Performances are at the Temple of Music and Art, 330 S. Scott Ave.
Shining Brow. OK, so you know Frank Lloyd Wright, the architect who designed that house "Fallingwater" and basically changed the nature of architecture (in part by using nature in architecture) forever? This is an opera about his life. One look at Wright's Wikipedia page, where headers include things like "Family abandonment," "Catastrophe at Taliesin studio" and "Divorce and further troubles" will have you thinking, "This is definitely material worthy of an opera." How does a man rebuild his life and continue pursuing his passion? There are many ways to find out, but an operatic one is sure to be the most interesting. 7:30 p.m. Saturday, Oct. 5 and 2 p.m. Sunday, Oct. 6.
Fellow Travelers. Based on a 2007 novel by Thomas Mallon, this opera takes place during the McCarthy-era Lavender scare. Let's set the stage: When Timothy Laughlin, a young, ambitious college grad, meets Hawkins Fuller, a U.S. State Department official, he finds both his first job and his first love affair. So he must choose: his political convictions or his love? This story explores the idea of how much bravery it sometimes takes just to be yourself, and is set to music by Gregory Spears and a libretto by Greg Pierce. 7:30 p.m. Saturday, Nov. 16, and 2 p.m. Sunday, Nov. 17.

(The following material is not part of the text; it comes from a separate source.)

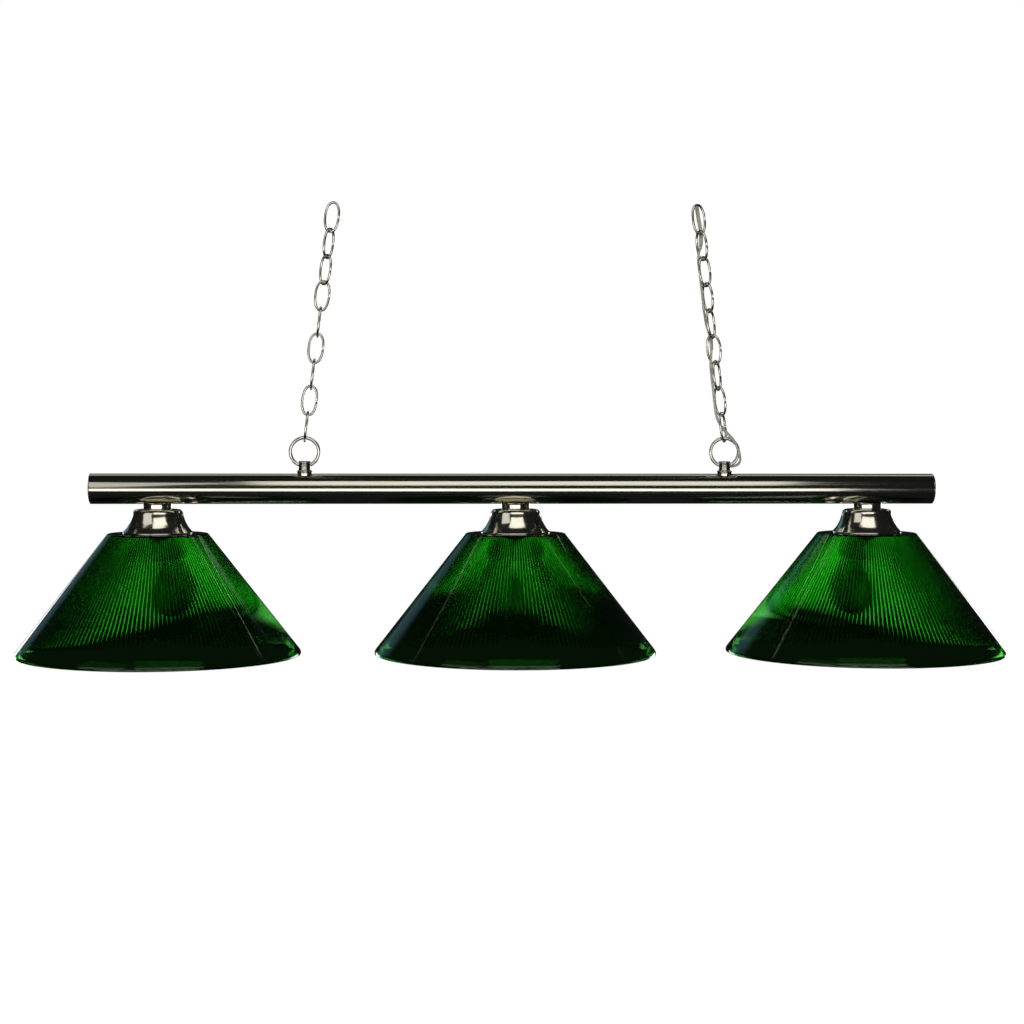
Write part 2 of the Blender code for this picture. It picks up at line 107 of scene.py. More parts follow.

European Guitar Quartet. The Tucson Guitar Society and Lead Guitar are putting on this event with UA Presents featuring four musicians who are almost intensely virtuosic. Zoran Dukic, Reentko Dirks, Pavel Steidl and Thomas Fellow blend the concert tradition of the guitar with the expressive sounds of modern music in their interpretations of pieces by folks like Astor Piazzolla, Nicolo Paganini and Agustín Barrios. They also play original pieces! Whether you're an expert guitar player yourself or you just like pretty music, this show will knock your socks off. 7:30 p.m. Wednesday, Nov. 6. Centennial Hall, 1020 E. University Blvd.